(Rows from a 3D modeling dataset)

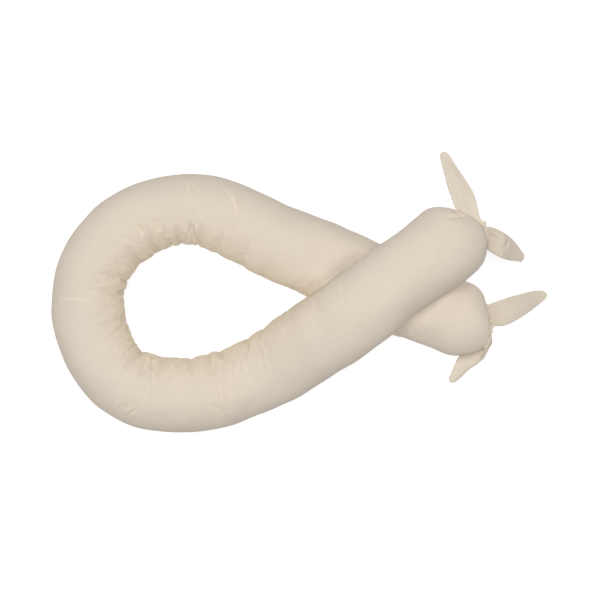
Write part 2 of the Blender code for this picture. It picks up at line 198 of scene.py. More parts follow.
def dome_rings(rim, outward, seam, angle):
    """The domed end from beyond its rim to the foot of the seam's lip."""
    share = (1 - np.cos(angle)) / 2
    side = np.sin(angle)[:, None] * np.array([0, 0, 1.0])
    foot = seam_point(seam, share) - seam_outward(seam, share, outward) * SEAM_LIP
    root = foot + side * SEAM_HALF_THICKNESS
    reach = ((root - rim) @ outward)[:, None] * outward
    draw = root - rim - reach
    crown = np.maximum(np.sin(angle), 0) ** 2
    full_turn = np.radians(CAP_TURN + (seam.left_turn - CAP_TURN) * np.maximum(np.cos(angle), 0) ** 2
                           + (seam.crown_turn - CAP_TURN) * crown)[:, None]
    fullness = (1 + (seam.fullness - 1) * crown)[:, None]
    rings = []
    for i in range(1, CAP_RINGS + 1):
        turn = full_turn * i / CAP_RINGS
        forward = np.sin(turn) / np.sin(full_turn)
        inward = ((1 - np.cos(turn)) / (1 - np.cos(full_turn))) ** fullness
        rings.append(rim + reach * forward + draw * inward)
    return np.array(rings)


def squeeze(distance):
    """How far the tube's right side is pushed in at each distance."""
    return SQUEEZE * np.cos(math.pi / 2 * np.clip((distance - SQUEEZED_AT) / SQUEEZED_REACH, -1, 1)) ** 2


def ring_faces(ring_count, point_count):
    """Faces over a run of rings, closed at both ends by strips from side to side."""
    half = point_count // 2
    faces = []
    last = (ring_count - 1) * point_count
    for start in range(0, last, point_count):
        for j in range(point_count):
            k = (j + 1) % point_count
            faces.append((start + j, start + k, start + point_count + k, start + point_count + j))
    for base, turned in ((0, True), (last, False)):
        strip = [(0, 1, point_count - 1)]
        strip += [(j, j + 1, point_count - j - 1, point_count - j) for j in range(1, half - 1)]
        strip.append((half - 1, half, half + 1))
        for face in strip:
            face = face[::-1] if turned else face
            faces.append(tuple(base + k for k in face))
    return faces


def ring_normals(rings):
    """Outward directions of a run of rings."""
    round_way = np.roll(rings, -1, axis=1) - np.roll(rings, 1, axis=1)
    long_way = np.gradient(rings, axis=0)
    normal = np.cross(round_way, long_way)
    return normal / np.maximum(np.linalg.norm(normal, axis=2), 1e-9)[..., None]


def soft_bump(off, width):
    """1 at no distance off, fading smoothly to nothing over about twice the width."""
    return np.exp(-(off / width) ** 2)


# Angles run from the loop's inner side, which is on the left, over the top.
angle = np.linspace(0, 2 * math.pi, POINTS_ROUND, endpoint=False)
angle_from_left = (angle + math.pi) % (2 * math.pi) - math.pi
right_side = np.maximum(-np.cos(angle), 0)[None, :]
distance = ring_distances()
at = line.read(distance)
across = at["half_width"][:, None] * np.cos(angle)[None, :]
across += squeeze(distance)[:, None] * right_side ** 1.5
height = at["half_height"][:, None] * np.sin(angle)[None, :]
height -= SAG / SQUEEZE * squeeze(distance)[:, None] * right_side ** 2
tube = at["place"][:, None] + across[..., None] * at["left"][:, None] + height[..., None] * at["up"][:, None]
lower_dome = dome_rings(tube[0], -at["along"][0], LOWER_SEAM, angle)[::-1]
upper_dome = dome_rings(tube[-1], at["along"][-1], UPPER_SEAM, angle)
rings = np.concatenate([lower_dome, tube, upper_dome]) - MIDDLE
normals = ring_normals(rings)
tube_rows = slice(CAP_RINGS, CAP_RINGS + len(distance))
raised = np.zeros(rings.shape[:2])      # how far each point stands off the plain form
painted_bounce_tint = np.zeros(rings.shape[:2])    # painted bounce light: 0 on plain cloth to 1 where it has the creases' warm tint in full
painted_light = np.zeros(rings.shape[:2])   # painted light on the cloth: over 0 paler, under 0 painted shade

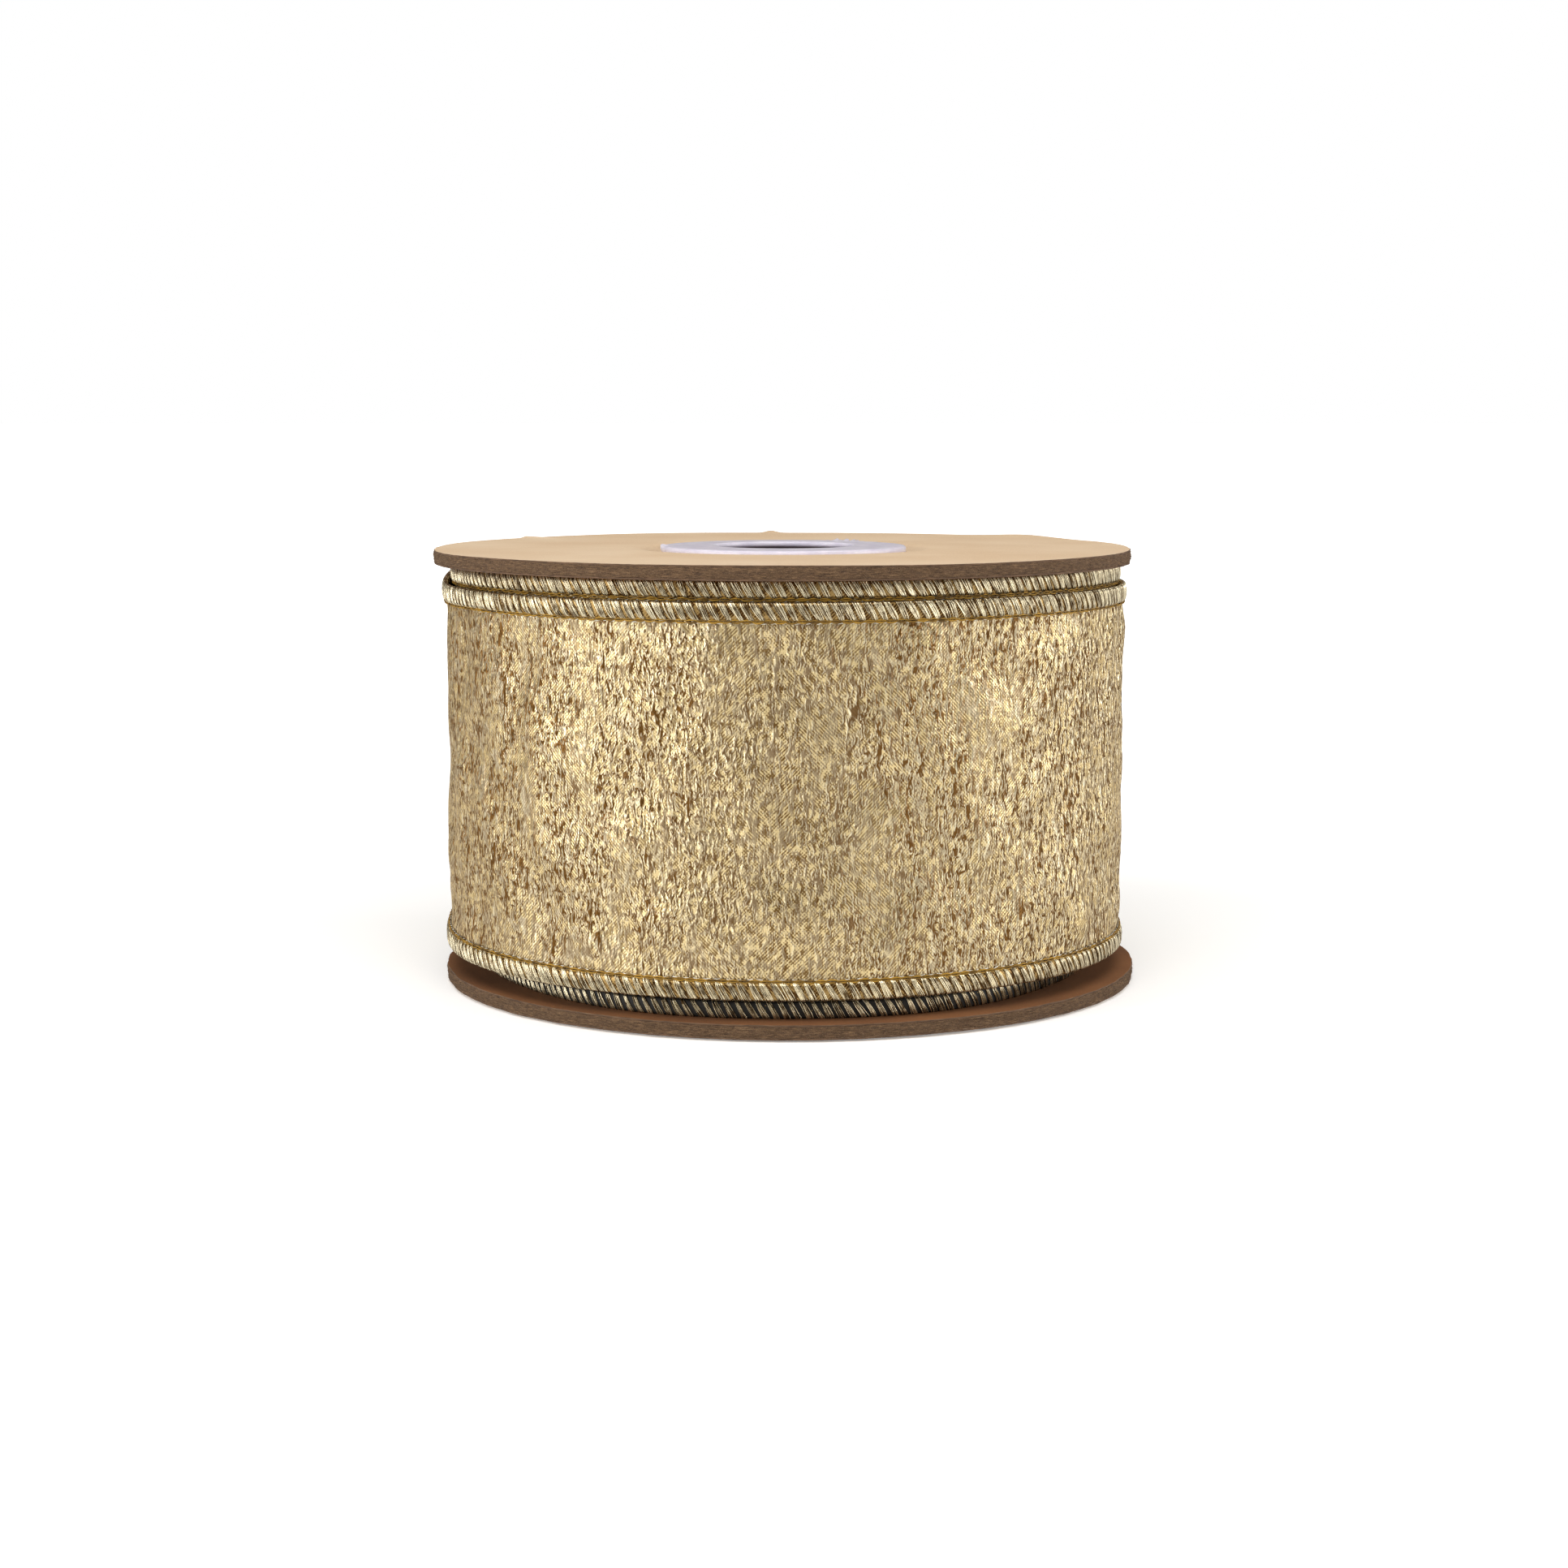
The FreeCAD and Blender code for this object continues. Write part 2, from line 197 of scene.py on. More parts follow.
def soft_noise(shape, spacing, grain, seed):
    """Random relief on a grid, of unit spread, that repeats end to end along its first axis.

    spacing and grain are (along, up), in millimetres: the grid's steps and the relief's size.
    """
    noise = np.random.default_rng(seed).standard_normal(shape)
    along = np.fft.fftfreq(shape[0], spacing[0])[:, None]
    up = np.fft.fftfreq(shape[1], spacing[1])[None, :]
    keep = np.exp(-2 * ((along * grain[0]) ** 2 + (up * grain[1]) ** 2))
    relief = np.fft.ifft2(np.fft.fft2(noise) * keep).real
    return relief / relief.std()


# ---------------------------------------------------------------- node tools
class Look:
    """A material on one Principled shader, with short calls for its nodes."""

    def __init__(self, name, **values):
        self.material = bpy.data.materials.new(name)
        self.material.use_nodes = True
        self.tree = self.material.node_tree
        self.shader = self.tree.nodes["Principled BSDF"]
        self.height = None
        for socket, value in values.items():
            self.shader.inputs[socket.replace("_", " ")].default_value = value

    def node(self, kind, inputs=(), **settings):
        made = self.tree.nodes.new(f"ShaderNode{kind}")
        for key, value in settings.items():
            setattr(made, key, value)
        for socket, value in dict(inputs).items():
            self.plug(made.inputs[socket], value)
        return made

    def plug(self, socket, value):
        if isinstance(value, bpy.types.NodeSocket):
            self.tree.links.new(value, socket)
        else:
            socket.default_value = value

    def math(self, operation, *values):
        made = self.node("Math", operation=operation)
        for socket, value in zip(made.inputs, values):
            self.plug(socket, value)
        return made.outputs[0]

    def times(self, first, second):
        return self.math("MULTIPLY", first, second)

    def vector_math(self, operation, first, second):
        return self.node("VectorMath", {0: first, 1: second}, operation=operation).outputs[0]

    def length(self, vector):
        return self.node("VectorMath", {0: vector}, operation="LENGTH").outputs["Value"]

    def component(self, vector, index):
        return self.node("SeparateXYZ", {"Vector": vector}).outputs[index]

    def scaled(self, source, scale):
        return self.node("Mapping", {"Vector": source, "Scale": scale}).outputs[0]

    def attribute(self, name):
        return self.node("Attribute", attribute_name=name).outputs["Vector"]

    def place(self):
        """The place in the object, in millimetres."""
        return self.scaled(self.node("TexCoord").outputs["Object"], (1 / MM,) * 3)

    def normal(self):
        return self.node("NewGeometry").outputs["Normal"]

    def noise(self, where, scale=(1, 1, 1), detail=2.0, rough=0.5):
        inputs = {"Vector": self.scaled(where, scale), "Scale": 1.0, "Detail": detail,
                  "Roughness": rough}
        return self.node("TexNoise", inputs).outputs["Fac"]

    def ramp(self, factor, *stops):
        """A colour or grey ramp from (position, colour) stops."""
        made = self.node("ValToRGB", {"Fac": factor})
        elements = made.color_ramp.elements
        while len(elements) < len(stops):
            elements.new(0.5)
        for element, (position, colour) in zip(elements, stops):
            element.position = position
            shown = colour if hasattr(colour, "__len__") else [colour] * 3
            element.color = (*shown, 1)
        return made.outputs["Color"]

    def mix(self, factor, first, second, blend="MIX"):
        made = self.node("Mix", data_type="RGBA", blend_type=blend)
        self.plug(made.inputs["Factor"], factor)
        for socket, value in ((made.inputs[6], first), (made.inputs[7], second)):
            self.plug(socket, value if isinstance(value, bpy.types.NodeSocket) else (*value, 1))
        return made.outputs[2]

    def colour(self, value):
        self.plug(self.shader.inputs["Base Color"], value)

    def rough(self, value):
        self.plug(self.shader.inputs["Roughness"], value)

    def bump(self, height, distance, strength=1.0):
        """Adds relief; distance is in millimetres."""
        inputs = {"Height": height, "Distance": distance * MM, "Strength": strength}
        made = self.node("Bump", inputs)
        if self.height is not None:
            self.tree.links.new(self.height, made.inputs["Normal"])
        self.height = made.outputs["Normal"]
        self.tree.links.new(self.height, self.shader.inputs["Normal"])


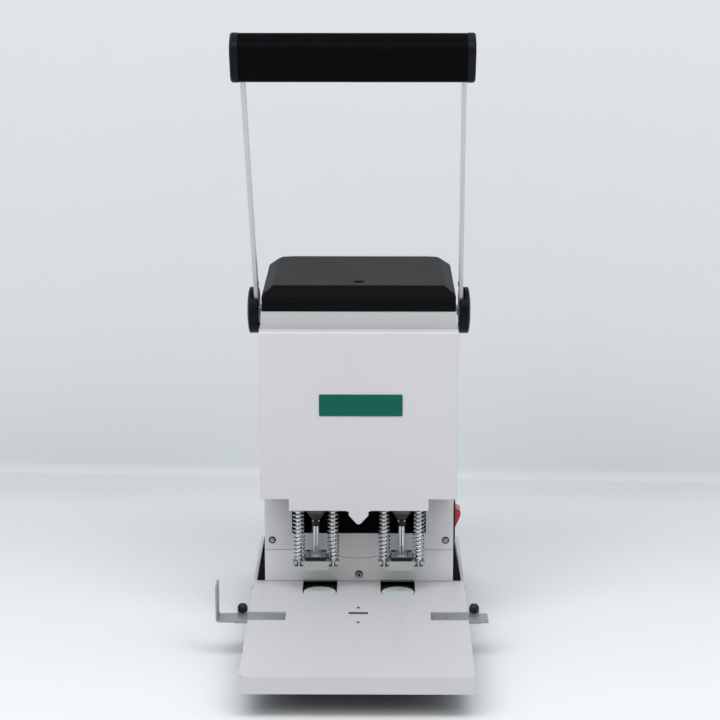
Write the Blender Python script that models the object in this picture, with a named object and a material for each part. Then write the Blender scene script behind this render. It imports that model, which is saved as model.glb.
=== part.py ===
"""Desk paper drill for two holes: a sheet-metal body with a sliding drill head and a bail-shaped press handle.

Metres, +Z up, -Y towards the operator. The origin lies on the table's top, midway between the two drills.
"""

import math

import bmesh
import bpy
from mathutils import Matrix, Vector

# Fits shared by all pieces
GAP = 0.0003            # between pieces that touch
OVERRUN = 0.002         # how far a cut runs past a face
SHEET = 0.0013          # body sheet metal
TABLE_SHEET = 0.0015    # table sheet metal

# Paper, holes and travel
HOLE_SPACING = 0.080
DRILL_RADIUS = 0.003
DRILL_BORE_RADIUS = 0.002
THROAT = 0.0235         # clear height under a raised presser foot
TIP_SETBACK = 0.0001    # drill tip above the foot's underside

# Table and what carries it
TABLE_HALF_WIDTH = 0.100
TABLE_FRONT = 0.225     # front edge, ahead of the drills
FLANGE_HEIGHT = 0.0155
CORNER_SLIT = 0.0008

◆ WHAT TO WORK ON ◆
What is needed is an exact copy of the lines from the start of the listing through the line where "return SQUEEZE *" sits, please, both end lines included and nothing more.

◆ FULL SOLUTION ◆
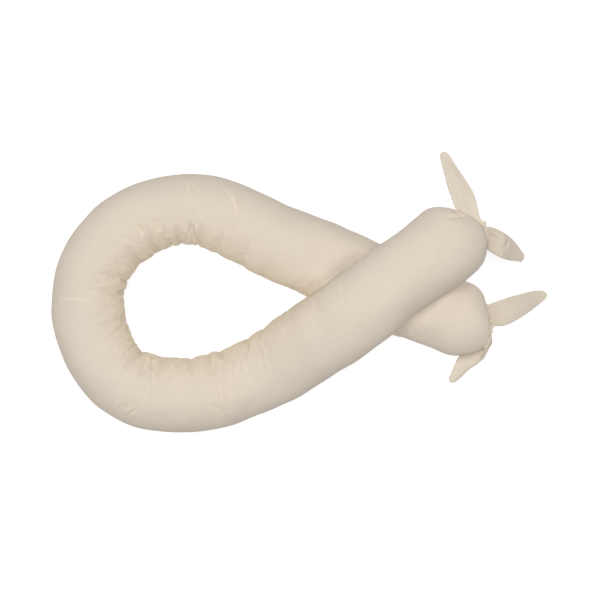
Write part 2 of the Blender code for this picture. It picks up at line 198 of scene.py. More parts follow.
def dome_rings(rim, outward, seam, angle):
    """The domed end from beyond its rim to the foot of the seam's lip."""
    share = (1 - np.cos(angle)) / 2
    side = np.sin(angle)[:, None] * np.array([0, 0, 1.0])
    foot = seam_point(seam, share) - seam_outward(seam, share, outward) * SEAM_LIP
    root = foot + side * SEAM_HALF_THICKNESS
    reach = ((root - rim) @ outward)[:, None] * outward
    draw = root - rim - reach
    crown = np.maximum(np.sin(angle), 0) ** 2
    full_turn = np.radians(CAP_TURN + (seam.left_turn - CAP_TURN) * np.maximum(np.cos(angle), 0) ** 2
                           + (seam.crown_turn - CAP_TURN) * crown)[:, None]
    fullness = (1 + (seam.fullness - 1) * crown)[:, None]
    rings = []
    for i in range(1, CAP_RINGS + 1):
        turn = full_turn * i / CAP_RINGS
        forward = np.sin(turn) / np.sin(full_turn)
        inward = ((1 - np.cos(turn)) / (1 - np.cos(full_turn))) ** fullness
        rings.append(rim + reach * forward + draw * inward)
    return np.array(rings)


def squeeze(distance):
    """How far the tube's right side is pushed in at each distance."""
    return SQUEEZE * np.cos(math.pi / 2 * np.clip((distance - SQUEEZED_AT) / SQUEEZED_REACH, -1, 1)) ** 2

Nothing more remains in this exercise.